- Taiwan-based TSMC, the world’s biggest chipmaker, announced a $40 billion investment in Arizona last week.
- That’s despite TSMC’s founder previously calling US chip production an “expensive exercise in futility.”
- The investment could help achieve geographic diversity and shore up support from the US.
Last week, Taiwan Semiconductor Manufacturing, the world’s biggest chipmaker, announced it would be making the largest foreign direct investment in US history. But in the past, the company’s leadership has been skeptical of making chips in the US.
Last Tuesday, TSMC announced it would be opening a second factory in Arizona, increasing the company’s investment in the state from $12 billion to $40 billion. TSMC’s founder Morris Chang, however, has argued that the investment isn’t prudent for TSMC nor the US.
In April, Chang told The Brookings Institution the US’s push to increase domestic chip production would be “a wasteful, expensive exercise in futility,” citing “a lack of manufacturing talents” in the US, as well as his opinion that “manufacturing chips in the US is 50% more expensive than in Taiwan.”
The US has taken steps to increase domestic chip production because it is reliant on TSMC’s Taiwan factories for the manufacturing of products that include cars, PCs, iPhones, and washing machines. In the event China — which claims the island as its own — invades the island and chip production screeches to a halt, there could be trillions of dollars in economic losses. And many experts say it’s just a matter of time before an invasion happens.
However, experts are skeptical that the Arizona factories will significantly reduce the US’s reliance on Taiwan when both are completed in 2026, and Chang’s comments suggest the investment could face even more basic challenges.
It may be in TSMC’s self-interest to invest in Arizona, despite the business challenges
Despite the business obstacles, there are a few reasons TSMC many have not only decided to build the first factory in Arizona, but add a second.
First, the cost of chip production in the US might not ultimately be “50% more expensive.”

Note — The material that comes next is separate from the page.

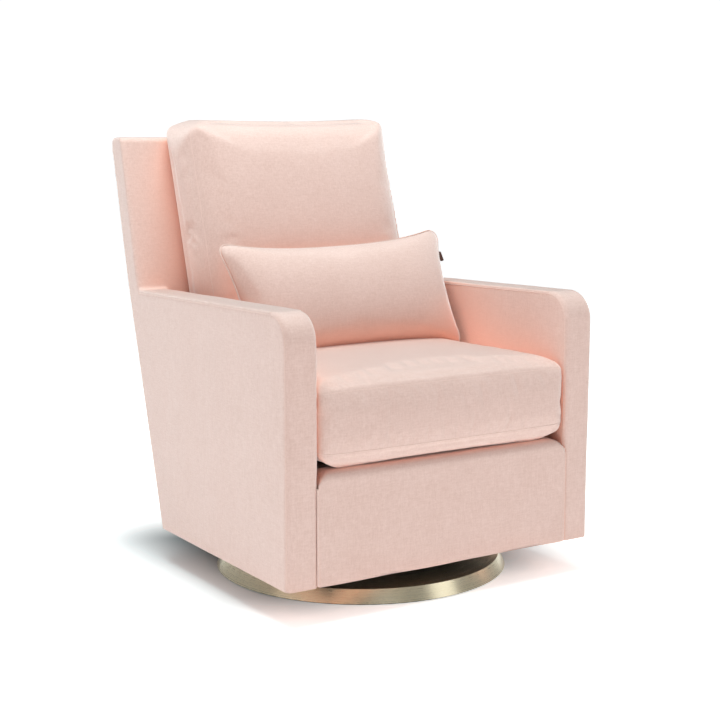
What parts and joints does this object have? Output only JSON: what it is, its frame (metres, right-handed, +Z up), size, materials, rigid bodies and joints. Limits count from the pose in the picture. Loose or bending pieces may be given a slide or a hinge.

“It’s more like 15 to 20% more expensive,” Dylan Patel, a chief analyst at the semiconductor research and consulting firm SemiAnalysis, told Insider. “The US will likely subsidize that penalty away, so the cost differential will not actually be much.”
The factories will be partially subsidized by the US government through the CHIPS and Science Act, a package passed in August that provided $52 billion to boost US semiconductor chip production.
And even if production is more expensive, Patel says TSMC’s customers will be “happy to pay a little bit more” to ensure supply chain diversity, something many companies are focused on given the supply chain challenges of the last few years.
This includes Apple, TSMC’s largest customer that accounted for 26% of its revenues last year. Apple CEO Tim Cook has already said the company will be the factories’ largest customer once they go online.
“TSMC leadership sees the benefit in having some geographic diversity in its operations,” Martijn Rasser, a former CIA officer who is now a security and technology expert at the Center for a New American Security, told Insider, “particularly when it is heavily courted by the governments of the world’s leading economies.”
As Rasser alludes to, winning the favor of the US government could be another factor at play.
Chang told Brookings as much in April. While he said it wasn’t his decision to build the first factory in Arizona, Chang said he did so “at the urging of the US government.”
And TSMC may have good reasons to ensure it’s on good terms with the US.
According to Stratechery’s Ben Thompson, if the Arizona investment “is the price of shoring up US support for Taiwan” in the event of a Chinese invasion, “that is the best possible insurance policy the company could buy for its operations that truly matter, which are intrinsically tied to Taiwan.”